LLOYDS BANKING GROUP ON WAY BACK TO PRIVATE OWNERSHIP AS PROFITS RISE
Lloyds Banking Group has reported a rise in profits in the three months to the end of March, despite a “challenging” environment. It said pre-tax profits doubled from a year ago to £1.3bn in the first quarter, although last year’s figure included a hefty one-off cost.
Lloyds boss Antonio Horta-Osorio said its “simple and low risk” business was able to cope with difficult trading. The bank is expected to be fully back in private ownership later this year.
The government now holds less than 2% of Lloyds – down from 43.4% when it was bailed out by the taxpayer at the height of the financial crisis.

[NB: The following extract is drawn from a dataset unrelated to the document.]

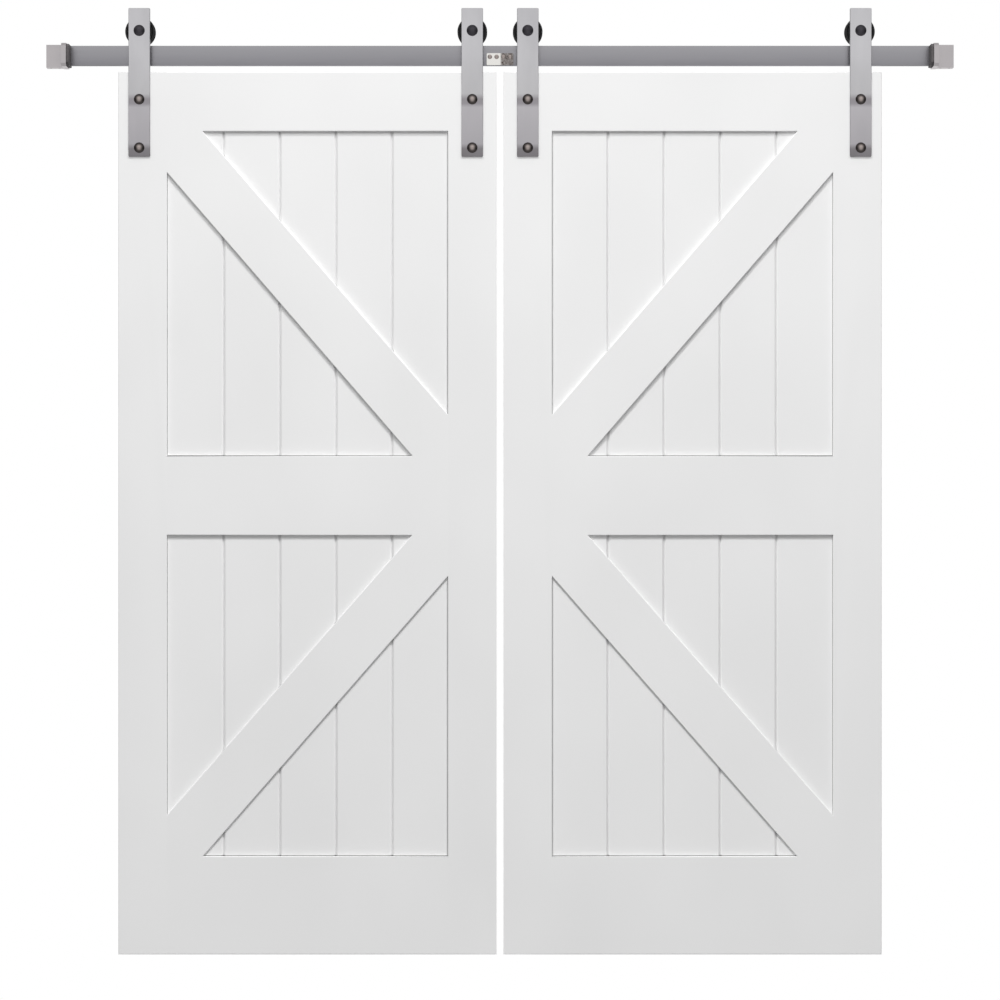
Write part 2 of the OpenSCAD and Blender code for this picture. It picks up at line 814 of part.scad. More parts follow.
track_bar(left);  // left_track_bar
track_bar(right);  // right_track_bar
splice_plate();
splice_block();
splice_screws();
standoffs();
wall_lag_screws();
stop_block(left);  // left_stop_block
stop_block(right);  // right_stop_block
stop_bumper(left);  // left_stop_bumper
stop_bumper(right);  // right_stop_bumper
stop_set_screws();
outer_stile(left);  // left_outer_stile
inner_stile(left);  // left_inner_stile
top_rail(left);  // left_top_rail
middle_rail(left);  // left_middle_rail
bottom_rail(left);  // left_bottom_rail
frame_dowels(left);  // left_frame_dowels
planks(left, upper_bottom, upper_top);  // left_upper_planks
planks(left, lower_bottom, lower_top);  // left_lower_planks
braces(left, upper_bottom, upper_top, true);  // left_upper_braces
braces(left, lower_bottom, lower_top, false);  // left_lower_braces
strap(left, outer_strap_x);  // left_outer_strap
strap(left, inner_strap_x);  // left_inner_strap
door_bolts(left);  // left_door_bolts
door_nuts(left);  // left_door_nuts
axle_bolts(left);  // left_axle_bolts
axle_spacers(left);  // left_axle_spacers
axle_nuts(left);  // left_axle_nuts
bearing_inner_rings(left);  // left_bearing_inner_rings
anti_jump_discs(left);  // left_anti_jump_discs
disc_screws(left);  // left_disc_screws
wheel(left, outer_strap_x);  // left_outer_wheel
wheel_bearing(left, outer_strap_x);  // left_outer_wheel_bearing
wheel(left, inner_strap_x);  // left_inner_wheel
wheel_bearing(left, inner_strap_x);  // left_inner_wheel_bearing
outer_stile(right);  // right_outer_stile
inner_stile(right);  // right_inner_stile
top_rail(right);  // right_top_rail
middle_rail(right);  // right_middle_rail
bottom_rail(right);  // right_bottom_rail
frame_dowels(right);  // right_frame_dowels
planks(right, upper_bottom, upper_top);  // right_upper_planks
planks(right, lower_bottom, lower_top);  // right_lower_planks
braces(right, upper_bottom, upper_top, true);  // right_upper_braces
braces(right, lower_bottom, lower_top, false);  // right_lower_braces
strap(right, outer_strap_x);  // right_outer_strap
strap(right, inner_strap_x);  // right_inner_strap
door_bolts(right);  // right_door_bolts
door_nuts(right);  // right_door_nuts
axle_bolts(right);  // right_axle_bolts
axle_spacers(right);  // right_axle_spacers
axle_nuts(right);  // right_axle_nuts
bearing_inner_rings(right);  // right_bearing_inner_rings
anti_jump_discs(right);  // right_anti_jump_discs
disc_screws(right);  // right_disc_screws
wheel(right, outer_strap_x);  // right_outer_wheel
wheel_bearing(right, outer_strap_x);  // right_outer_wheel_bearing
wheel(right, inner_strap_x);  // right_inner_wheel
wheel_bearing(right, inner_strap_x);  // right_inner_wheel_bearing
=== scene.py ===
# %% [markdown]
# # A pair of sliding barn doors, finished in Blender
# The construction is already there at its real size: two plank leaves hang by steel straps
# from wheels that run on one flat track along the wall. This lesson gives that construction
# its looks. It softens the machined edges, turns the bolts and wheels, mixes a finish for
# every material and sets up a plain studio. Nothing is moved or resized on the way.

# %% Load the construction
import math

import bmesh
import bpy
from mathutils import Matrix, Vector


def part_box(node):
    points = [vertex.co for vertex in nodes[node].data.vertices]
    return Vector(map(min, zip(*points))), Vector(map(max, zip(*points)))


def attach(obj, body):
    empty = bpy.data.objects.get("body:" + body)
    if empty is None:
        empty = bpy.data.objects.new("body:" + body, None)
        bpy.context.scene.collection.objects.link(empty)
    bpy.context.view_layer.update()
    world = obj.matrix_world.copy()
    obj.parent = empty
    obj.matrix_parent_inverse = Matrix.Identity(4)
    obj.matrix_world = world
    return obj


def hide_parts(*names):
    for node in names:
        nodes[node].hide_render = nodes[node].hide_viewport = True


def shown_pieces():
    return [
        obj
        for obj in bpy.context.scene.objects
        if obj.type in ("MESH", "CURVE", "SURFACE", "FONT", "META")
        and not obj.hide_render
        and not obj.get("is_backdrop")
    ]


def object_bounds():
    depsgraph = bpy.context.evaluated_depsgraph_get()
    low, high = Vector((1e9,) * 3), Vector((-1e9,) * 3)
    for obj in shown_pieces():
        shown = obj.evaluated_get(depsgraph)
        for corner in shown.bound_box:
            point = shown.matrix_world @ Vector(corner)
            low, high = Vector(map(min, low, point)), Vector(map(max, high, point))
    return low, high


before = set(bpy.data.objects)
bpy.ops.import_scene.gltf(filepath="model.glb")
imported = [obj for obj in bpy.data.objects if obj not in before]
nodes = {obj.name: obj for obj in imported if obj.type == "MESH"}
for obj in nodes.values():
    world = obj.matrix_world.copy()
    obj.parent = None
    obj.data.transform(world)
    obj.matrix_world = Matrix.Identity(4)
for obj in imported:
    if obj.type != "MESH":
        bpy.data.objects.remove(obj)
cad_low, cad_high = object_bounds()
scene = bpy.context.scene
MM = 0.001
SIDES = {"left": -1, "right": 1}
print("pieces of the construction:", len(nodes), "from", cad_low[:], "to", cad_high[:])

# %% [markdown]
# The construction says where everything is. The few places that the new pieces need are
# read off its pieces' boxes here, once, so that no number has to be kept in step by hand:
# the front of the leaves and of the straps, both faces of the track, the size of a wheel, and
# the line across the doors on which each strap, wheel and standoff is centred.

# %% Places read off the construction
leaf_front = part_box("right_outer_stile")[0].y
strap_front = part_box("right_outer_strap")[0].y
track_front, track_back = (corner.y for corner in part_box("right_track_bar"))
wheel_low, wheel_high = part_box("right_outer_wheel")
wheel_centre = (wheel_low + wheel_high) / 2
wheel_r = (wheel_high.z - wheel_low.z) / 2
wheel_w = wheel_high.y - wheel_low.y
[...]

Analysts said the firm was exposed to record low interest rates, which make it harder for banks to increase profits, and the health of the UK economy.
The bank expects interest rates to remain unchanged in 2017, Mr Horta-Osorio told reporters.
Health of economy
Lloyds, the UK’s biggest mortgage lender, said the economy was still strong and was expected to grow at a similar rate to last year, at about 2%.
Mr Horta-Osorio also said underlying consumer borrowing was still less than it was before the financial crisis.
Neil Wilson, an analyst at ETX Capital, said: “Lloyds’ resilience is based a lot on the continued health of the UK economy, but we must factor some downside risks, particularly around credit risks.”
Regulators have warned about rising unsecured debt, but despite the risks, “Lloyds remains the star of the UK banking show,” Mr Wilson said.
Underlying profit was 1% higher at £2.1bn, beating analysts’ expectations. The results pushed Lloyds’ shares about 3% higher on Thursday.
Lloyds does not have an investment bank and focuses instead on “plain and simple, vanilla banking”, said Philip Augar, an author and banking expert.
“If they do it right, if they don’t get too greedy, if they behave themselves, it should be a wonderful business,” he said.
‘Sins of the past’
Lloyds’ statutory profit was boosted by the absence of last year’s £800m charge from its controversial move to buy back expensive bonds from investors.
Mr Augar told the BBC: “This time last year they had to disclose a horrible loss due to volatility in their own bond prices.
“There’s none of that this year, [but] they still had to make another provision for about half a billion pounds for sins of the past, PPI [payment protection insurance] and things like that.”
Lloyds recently set aside an extra £350m to cover mis-sold PPI claims and £100m to cover compensation for victims of fraud by former HBOS staff.
Mr Horta-Osorio said on Thursday that the victims of the fraud would be “fairly, swiftly and appropriately compensated”.